The tax credits are designed to complement each other. The 45X credit incentivizes manufacturers to expand domestic production, while demand-side credits (25E for used EVs, 30C for charging infrastructure, and 45W for electric commercial vehicles) help build strong markets for EVs and U.S.-made batteries and critical minerals.
Manufacturing credits have attracted domestic investment. Between 2009 and 2024, companies committed $224 billion and announced 243,000 jobs across 557 EV, battery, and critical minerals facilities in the United States. The Congressional districts with the highest announced investments are mostly represented by Republicans and companies like Ford have credited federal tax credits as a key driver behind their investments.

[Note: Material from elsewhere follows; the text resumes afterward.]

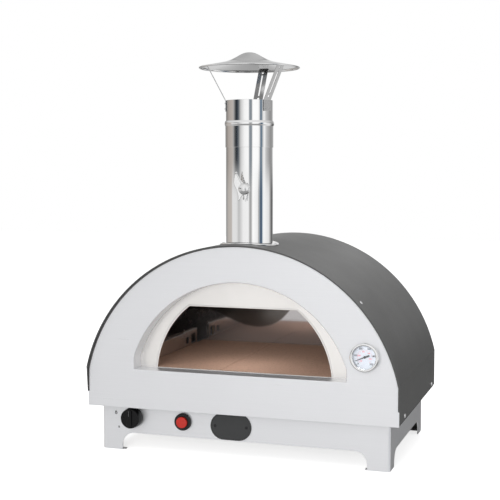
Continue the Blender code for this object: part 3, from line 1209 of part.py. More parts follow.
def build_flue_pipes(root):
    """Lower pipe with the shaft holes, upper pipe slipped over it with a bead, and the cap collar in that."""
    bottom = SHELL_TOP - FLANGE_DEPTH / 2
    inner = FLUE_INNER_RADIUS
    top = PIPE_JOINT_Z + PIPE_SOCKET_LENGTH
    lower = revolve("flue_pipe_lower", [(inner, bottom), (FLUE_RADIUS, bottom), (FLUE_RADIUS, top), (inner, top)])
    pipe = add_object("flue_pipe_lower", moved(lower, (0, FLUE_Y, 0)), root, polished)
    reach = FLUE_RADIUS + OVERRUN
    hole = along_y("shaft_hole", SHAFT_RADIUS + GAP, (-reach, reach), steps=SCREW_ROUND_STEPS)
    hole.transform(damper_matrix())
    cut(pipe, moved(hole, (0, FLUE_Y, DAMPER_Z)))
    cut(pipe, saddle_wall(-2 * FLANGE_DEPTH, FLANGE_RISE + GAP))
    shade_round(pipe)
    outer = UPPER_PIPE_RADIUS
    socket = FLUE_RADIUS + GAP
    bead = outer + BEAD_RISE
    upper = revolve("flue_pipe_upper", [
        (socket, PIPE_JOINT_Z), (outer, PIPE_JOINT_Z), (outer, BEAD_Z), (bead, BEAD_Z + BEAD_HEIGHT / 4),
        (bead, BEAD_TOP - BEAD_HEIGHT / 4), (outer, BEAD_TOP), (socket, BEAD_TOP),
    ])
    shade_round(add_object("flue_pipe_upper", moved(upper, (0, FLUE_Y, 0)), root, polished))
    hem = inner - COLLAR_HEM
    hem_bottom = COLLAR_TOP - COLLAR_HEM_HEIGHT
    foot = top + GAP
    collar = revolve("cap_collar", [
        (inner, foot), (FLUE_RADIUS, foot), (FLUE_RADIUS, COLLAR_TOP), (hem, COLLAR_TOP), (hem, hem_bottom),
        (inner, hem_bottom),
    ])
    shade_round(add_object("cap_collar", moved(collar, (0, FLUE_Y, 0)), root, polished))


def handle_outline():
    """Wing with one long arm and two short tines."""
    return [(u * HANDLE_HUB_RADIUS, w * HANDLE_HUB_RADIUS) for u, w in HANDLE_OUTLINE_SHARES]


def build_damper(root):
    """Round flap welded to its shaft, and the cast handle on the shaft's front end."""
    axis = add_empty("damper_axis", (0, FLUE_Y, DAMPER_Z), root)
    axis.rotation_euler = (0, 0, DAMPER_TURN)
    disc = cylinder("damper_flap", FLUE_INNER_RADIUS - FLAP_CLEARANCE, (-FLAP_THICKNESS / 2, FLAP_THICKNESS / 2), ROUND_STEPS)
    disc.transform(Matrix.Rotation(pi / 2, 4, "Y"))
    flap = add_object("damper_flap", disc, axis, steel)
    rear = -FLUE_RADIUS - HANDLE_REACH
    front = rear - SHAFT_SOCKET_DEPTH
    join(flap, along_y("shaft", SHAFT_RADIUS, (front, FLUE_RADIUS + SHAFT_BACK_REACH), steps=SCREW_ROUND_STEPS))
    shade_round(flap)
    face = rear - HANDLE_THICKNESS
    plate = prism_bmesh(handle_outline(), (face, rear), "y")
    face_edges = [e for e in plate.edges if all(abs(v.co.y - face) < MERGE_DISTANCE for v in e.verts)]
    bmesh.ops.bevel(plate, geom=face_edges, offset=HANDLE_THICKNESS / 8, segments=1, affect="EDGES")
    handle = add_object("damper_handle", mesh_from(plate, "damper_handle"), axis, polished)
    hub_front = rear - HANDLE_THICKNESS - HANDLE_HUB_RISE
    hub = [(0, hub_front)]
    for index in range(1, 5):
        angle = pi / 2 * index / 5
        hub.append((HANDLE_HUB_RADIUS * sin(angle), face - HANDLE_HUB_RISE * cos(angle)))
    hub += [(HANDLE_HUB_RADIUS, face), (HANDLE_HUB_RADIUS, rear - GAP), (0, rear - GAP)]
    join(handle, turn_to_y(revolve("hub", hub, SMALL_ROUND_STEPS)))
    arm_end = Vector((handle_outline()[0][0] + HANDLE_BALL_RADIUS / 2, face + HANDLE_RIB_RADIUS / 3,
                      handle_outline()[0][1]))
    ball = bmesh.new()
    bmesh.ops.create_uvsphere(ball, u_segments=12, v_segments=8, radius=HANDLE_BALL_RADIUS)
    bmesh.ops.translate(ball, verts=ball.verts, vec=arm_end)
    join(handle, mesh_from(ball, "ball"))
    rib = cylinder("rib", HANDLE_RIB_RADIUS, (0, arm_end.xz.length), SCREW_ROUND_STEPS)
    rib.transform(Matrix.Rotation(atan2(arm_end.x, arm_end.z), 4, "Y"))
    join(handle, moved(rib, (0, arm_end.y, 0)))
    socket = along_y("socket", SHAFT_RADIUS + GAP, (front - GAP, rear + OVERRUN), steps=SCREW_ROUND_STEPS)
    cut(handle, socket)
    shade_round(handle)


def cap_profile(offset):
    """Upper face of the rain cap from rim to crown, lowered by an offset."""
    return [(u * CAP_RADIUS, CAP_RIM_Z + w * CAP_HEIGHT - offset) for u, w in CAP_PROFILE_SHARES]


def build_rain_cap(root):
    """Spun cap: flat brim with a rolled rim and a domed crown."""
    upper = cap_profile(0)[1:]
    under = cap_profile(CAP_SHEET)[1:]
    roll = CAP_ROLL_RADIUS
    rim = [(CAP_RADIUS - roll + roll * cos(a), CAP_RIM_Z - roll + roll * sin(a))
           for a in [pi * (1 / 2 - i / 4) for i in range(7)]]
    rim.append((CAP_RADIUS - 2 * roll, brim_under(CAP_RADIUS - 2 * roll)))
    cap = revolve("rain_cap", [*reversed(upper), *rim, *under])
    shade_round(add_object("rain_cap", moved(cap, (0, FLUE_Y, 0)), root, polished), radians(40.0))


def brim_under(radius):
    """Height of the brim's underside."""
    (rim, rim_z), (brim, brim_z) = cap_profile(CAP_SHEET)[:2]
    return rim_z + (brim_z - rim_z) * (rim - radius) / (rim - brim)


def offset_polyline(points, thickness):
    """Close a bent strip: the given line and the same line one thickness to its right."""
    lower = []
    for index, point in enumerate(points):
        here = Vector(point)
        before = (here - Vector(points[index - 1])).normalized() if index else None
        after = (Vector(points[index + 1]) - here).normalized() if index + 1 < len(points) else None
        directions = [d for d in (before, after) if d is not None]
        normals = [Vector((d.y, -d.x)) for d in directions]
        normal = sum(normals, Vector((0, 0))).normalized()
        lower.append(here + normal * thickness / normal.dot(normals[0]))
    return [tuple(p) for p in points] + [tuple(p) for p in reversed(lower)]


def build_straps(root):
    """Three slotted straps that carry the cap on its collar."""
    inner = FLUE_RADIUS + GAP
    tab_end = STRAP_TOP_RADIUS + STRAP_TAB
    seat = 2 * GAP
    points = [
        (inner, COLLAR_TOP - STRAP_FOOT), (inner, COLLAR_TOP), (STRAP_TOP_RADIUS, brim_under(STRAP_TOP_RADIUS) - seat),
        (tab_end, brim_under(tab_end) - seat),
    ]
    section = offset_polyline(points, STRAP_THICKNESS)
    lean = atan2(points[2][1] - points[1][1], points[2][0] - points[1][0])
    run = hypot(points[2][0] - points[1][0], points[2][1] - points[1][1])
    for name, angle in STRAP_ANGLES.items():
        mesh = prism(name, section, (-STRAP_WIDTH / 2, STRAP_WIDTH / 2))
        strap = add_object(name, mesh, root, polished)
        slot = prism("slot", stadium(run - 2 * STRAP_SLOT_END, STRAP_SLOT_WIDTH, run / 2, 0, 6),
                     (-OVERRUN, OVERRUN), "y")
        slot.transform(Matrix.Rotation(pi / 2, 4, "X"))
        slot.transform(Matrix.Rotation(-lean, 4, "Y"))
        cut(strap, moved(slot, (points[1][0], 0, points[1][1])))
        strap.data.transform(Matrix.Rotation(angle, 4, "Z"))
        strap.location = (0, FLUE_Y, 0)


def build_oven():
    """Build every piece under one origin at the middle of the footprint."""
    clear_scene()
    root = add_empty("oven_origin", (0, -MIDDLE_Y, 0))
    build_base_frame(root)
    build_floor_pan(root)
    build_front_panel(root)
    build_vault_shell(root)
    build_mouth_plate(root)
    build_inner_vault(root)
    build_inner_rear_wall(root)
    build_insulation(root)
    build_deck_plate(root)
    build_stones(root)
    build_rear_panel(root)
    build_burner(root)
    build_burner_guard(root)
    build_pilot_bracket(root)
    build_sensors(root)
    build_gas_line(root)
    build_knob(root)
    build_igniter(root)
    build_badge(root)
    build_side_screws(root)
    build_flange_screws(root)
    build_thermometer(root)
    build_flue_collar(root)
    build_flue_pipes(root)
    build_damper(root)
    build_rain_cap(root)
    build_straps(root)


build_oven()
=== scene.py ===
"""Looks for the arched oven: fine pieces round the packed frame, procedural finishes, stage, lights and camera."""

from math import acos, asin, cos, hypot, pi, radians, sin, sqrt, tan

import bmesh
import bpy
from bpy.props import FloatProperty, FloatVectorProperty, IntProperty, PointerProperty
from mathutils import Matrix, Vector
from mathutils.geometry import tessellate_polygon


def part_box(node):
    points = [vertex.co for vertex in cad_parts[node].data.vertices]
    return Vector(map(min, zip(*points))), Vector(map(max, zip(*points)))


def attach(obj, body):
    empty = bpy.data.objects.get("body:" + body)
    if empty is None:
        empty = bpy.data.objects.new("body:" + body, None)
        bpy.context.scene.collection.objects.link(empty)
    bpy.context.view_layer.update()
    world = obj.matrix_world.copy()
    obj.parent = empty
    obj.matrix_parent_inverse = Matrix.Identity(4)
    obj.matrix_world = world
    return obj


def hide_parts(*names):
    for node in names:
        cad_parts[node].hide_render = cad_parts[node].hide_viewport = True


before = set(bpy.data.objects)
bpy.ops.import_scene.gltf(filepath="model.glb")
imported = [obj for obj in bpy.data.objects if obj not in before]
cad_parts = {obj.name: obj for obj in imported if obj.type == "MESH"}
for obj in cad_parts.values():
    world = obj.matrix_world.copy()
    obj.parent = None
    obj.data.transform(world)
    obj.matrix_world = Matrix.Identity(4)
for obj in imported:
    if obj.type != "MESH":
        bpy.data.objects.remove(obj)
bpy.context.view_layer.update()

bl_info = {
    "name": "Arched oven",
    "version": (1, 0, 0),
    "blender": (4, 5, 0),
    "location": "3D View > Sidebar > Oven",
    "description": "Builds an arched table-top oven with its finishes and a plain studio",
    "category": "Object",
}

# Places that the frame gives; a y less FRONT_Y is counted from the front face of the panel
(PANEL_LOW, PANEL_HIGH), (SHELL_LOW, SHELL_HIGH), (BASE_LOW, BASE_HIGH), (MOUTH_LOW, MOUTH_HIGH) = map(
    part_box, ("front_panel", "vault_shell", "base_frame", "mouth_plate"))
(WALL_LOW, WALL_HIGH), (GUARD_LOW, GUARD_HIGH), (BRACKET_LOW, BRACKET_HIGH) = map(
    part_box, ("inner_rear_wall", "burner_guard", "pilot_bracket"))
(BURNER_LOW, BURNER_HIGH), (FLANGE_LOW, FLANGE_HIGH), (PIPE_LOW, PIPE_HIGH), (UPPER_LOW, UPPER_HIGH) = map(
    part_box, ("burner_tube", "flue_collar", "flue_pipe_lower", "flue_pipe_upper"))
(COLLAR_LOW, COLLAR_HIGH), (CAP_LOW, CAP_HIGH), (BADGE_LOW, BADGE_HIGH), (CASE_LOW, CASE_HIGH) = map(
    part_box, ("cap_collar", "rain_cap", "badge_plate", "thermometer_case"))
FRONT_Y = PANEL_LOW.y
FLUE_Y = (PIPE_LOW.y + PIPE_HIGH.y) / 2 - FRONT_Y
STONE_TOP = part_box("stone_right")[1].z
GAP = 0.0003
SAME_PLACE = 0.0000001
MERGE_DISTANCE = 0.000001
LEAST_BEND, MOST_BEND = radians(1.0), radians(88.0)
SOFT_EDGE = 0.0003
PANEL_THICKNESS = 0.002
MOUTH_FACE_Y = 0.0391
LINING_FRONT_Y = 0.0409


# Sizes and colours that a user would change

def length(name, description, default):
    return FloatProperty(name=name, description=description, default=default, min=0.0, precision=4, unit="LENGTH")


def angle(name, description, degrees):
    return FloatProperty(name=name, description=description, default=radians(degrees), unit="ROTATION")


def share(name, description, default):
    return FloatProperty(name=name, description=description, default=default, min=0.0, max=1.0, subtype="FACTOR")


def colour(name, description, default):
    return FloatVectorProperty(name=name, description=description, default=default, min=0.0, max=1.0, size=3,
                               subtype="COLOR")


def power(name, description, default):
    return FloatProperty(name=name, description=description, default=default, min=0.0, unit="POWER")


class OvenBodySizes(bpy.types.PropertyGroup):
    """Sizes of the shell, panel, mouth and base."""
    sheet: length("Sheet", "Thickness of the body sheet", 0.0015)
    panel_half: length("Panel half width", "Half the width of the front panel above its ears", 0.3488)
    ear_height: length("Ear height", "Height of the panel's ears", 0.032)
    panel_kink: length("Panel kink", "Height above the floor where the panel's arch starts", 0.1824)
    shell_kink: length("Shell kink", "Height above the floor where the shell's arch starts", 0.1903)
    arch_centre: length("Arch centre", "Height of the common centre of the shell's and the panel's arch", 0.1084)
    lip: length("Front lip", "How far the shell stands out in front of the panel", 0.008)
    lip_foot: length("Lip at the ears", "How far the lip stands out just above the ears", 0.003)
    flange: length("Shell flange", "Width of the flange that carries the panel", 0.022)
    cutout_bottom: length("Sill height", "Height of the panel's opening above the floor", 0.1893)
    cutout_centre: length("Opening arch centre", "Height of the centre of the opening's arch", 0.1351)
    cutout_radius: length("Opening radius", "Radius of the opening's arch", 0.2532)
    cutout_side: length("Opening side", "Straight height at each side of the opening", 0.0268)
    fold: length("Fold radius", "Outer radius of the folded edge of the opening", 0.0017)
    mouth_radius: length("Mouth radius", "Radius of the mouth's round sides", 0.1998)
    mouth_centre: length("Mouth centre", "Height of the centre of the mouth's round sides", 0.1716)
    mouth_top: length("Mouth top", "Height of the level top of the mouth", 0.3296)
    hem: length("Mouth hem", "Width of the hem round the mouth", 0.0035)
    leg_width: length("Leg width", "Width of a leg from the front", 0.049)
    leg_side: length("Leg depth", "Width of a leg from the side", 0.046)
    leg_height: length("Front arch height", "Height of the arch between the front legs", 0.0395)
    side_arch: length("Side arch height", "Height of the arch between a front and a rear leg", 0.035)
    leg_round: length("Leg rounding", "Radius of the arch's corners", 0.028)
    base_round: length("Base corner", "Radius of the skirt's upright folds", 0.006)
    base_sheet: length("Skirt sheet", "Thickness of the skirt", 0.002)
    edge: length("Edge rounding", "Rounding of cut sheet edges", 0.0004)
    arc_steps: IntProperty(name="Arc steps", description="Facets of each arch", default=128, min=24, max=400)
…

Demand credits with domestic sourcing requirements have played a role in shaping the recent U.S. EV manufacturing landscape. A total of $61.9 billion in announced investments and 91,900 jobs are directly tied to facilities that currently or intend to manufacture vehicles or batteries qualifying for 30D. For tax year 2023, there were 487,990 30D tax credits claimed in the U.S. and, in a survey conducted by JD Power in 2024, more than half of battery EV buyers indicated that the tax credit influenced their decision. However, as currently written, the budget bill text would end 30D for vehicles placed in service after December 31, 2026 and would reinstate a cap limiting eligibility to the first 200,000 “plug-in electric vehicles” sold by each manufacturer (including plug-in hybrids). This would disqualify manufacturers of roughly 90 percent of EVs currently on the road, leaving only 17 automakers eligible.¹
Energy and Commerce Committee
The Energy and Commerce Committee is also seeking to repeal clean energy programs and rescind unobligated funds. Several of these programs are pertinent to EVs, including the Clean Heavy-Duty Vehicles Program, Diesel Emissions Reduction Grants, Clean Ports Program, and Vehicle Efficiency and Emission Standards. This follows the Trump administration’s move to pause funding for the National Electric Vehicle Infrastructure and Charging and Fueling Infrastructure programs as part of Trump’s Unleashing American Energy Executive Order.
Looking Ahead
The text released last week from these two committees is likely to undergo changes, but the first drafts would significantly undermine EV uptake and the build out of a domestic supply chain. Rolling back federal incentives that support manufacturing growth and jobs risks ceding ground to global competitors like China and Europe, who continue to invest heavily in clean transportation.
¹Atlas aggregated new registration data for all light-duty EVs (GVWR ≤ Class 2b) registered in the United States through February 2025, from the EV Hub Market Dashboard. Sales for every brand were rolled up to their common-control parent (per § 30D(e)(4) controlled-group rules), and any parent with ≥ 200 000 cumulative units was tagged “phase-out.” These figures are preliminary and have not yet appeared in an Atlas public brief or digest.